Copy out every line of the data exactly.
— start —
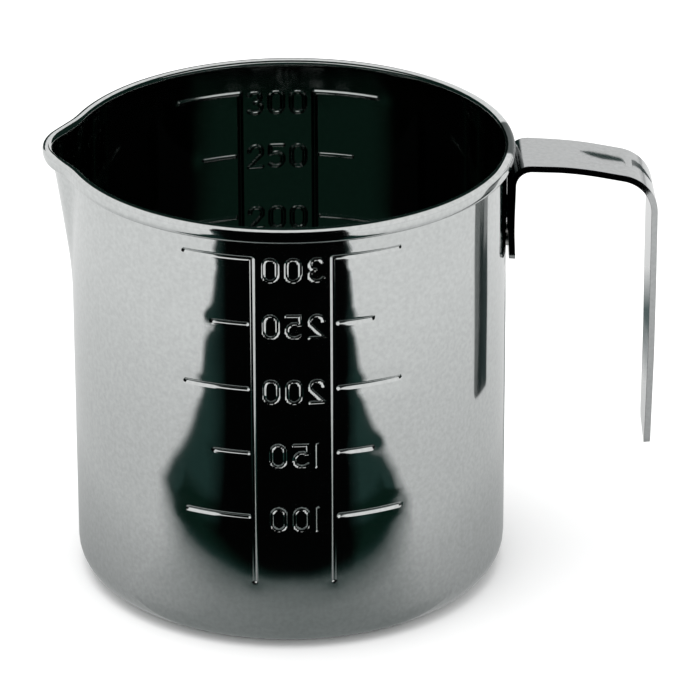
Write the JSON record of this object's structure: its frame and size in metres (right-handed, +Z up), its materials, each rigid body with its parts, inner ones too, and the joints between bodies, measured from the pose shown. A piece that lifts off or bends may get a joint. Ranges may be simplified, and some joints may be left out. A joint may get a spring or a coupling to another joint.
{
  "type": "melting pot",
  "caption": "Small steel melting and measuring pot with a rolled rim, a pouring lip, pressed volume scales and an open hooked strap handle.",
  "frame": {"origin": "centre of the underside of the base", "axes": "+Z up along the cup's axis, +X towards the strap handle, the pouring lip points to -X"},
  "size_m": [0.1046, 0.0772, 0.0781],
  "materials": {
    "body_steel": "polished stainless steel sheet",
    "handle_steel": "satin stainless steel strap",
    "weld_steel": "fused stainless steel"
  },
  "bodies": {
    "root": {"pot_body": "body_steel", "handle": "handle_steel", "spot_welds": "weld_steel"}
  },
  "joints": []
}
— end —
WRITTEN SOLUTION:
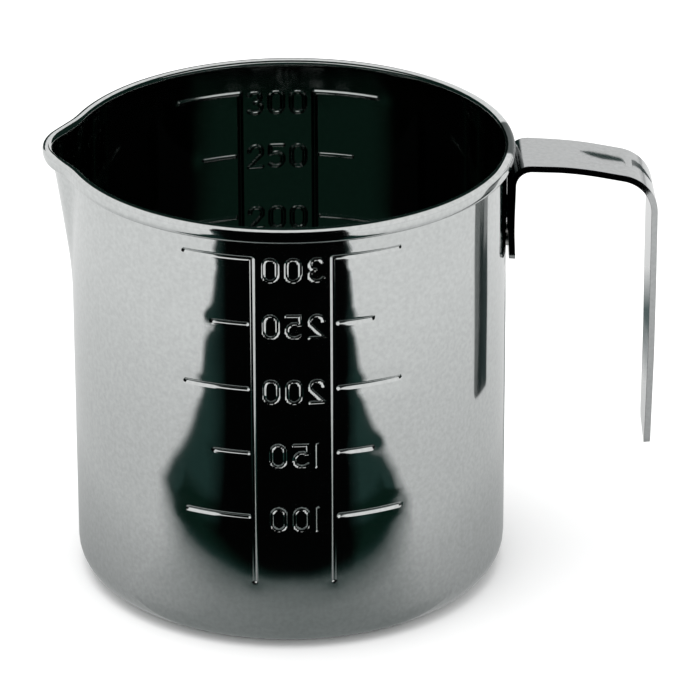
Write the JSON record of this object's structure: its frame and size in metres (right-handed, +Z up), its materials, each rigid body with its parts, inner ones too, and the joints between bodies, measured from the pose shown. A piece that lifts off or bends may get a joint. Ranges may be simplified, and some joints may be left out. A joint may get a spring or a coupling to another joint.
{
  "type": "melting pot",
  "caption": "Small steel melting and measuring pot with a rolled rim, a pouring lip, pressed volume scales and an open hooked strap handle.",
  "frame": {"origin": "centre of the underside of the base", "axes": "+Z up along the cup's axis, +X towards the strap handle, the pouring lip points to -X"},
  "size_m": [0.1046, 0.0772, 0.0781],
  "materials": {
    "body_steel": "polished stainless steel sheet",
    "handle_steel": "satin stainless steel strap",
    "weld_steel": "fused stainless steel"
  },
  "bodies": {
    "root": {"pot_body": "body_steel", "handle": "handle_steel", "spot_welds": "weld_steel"}
  },
  "joints": []
}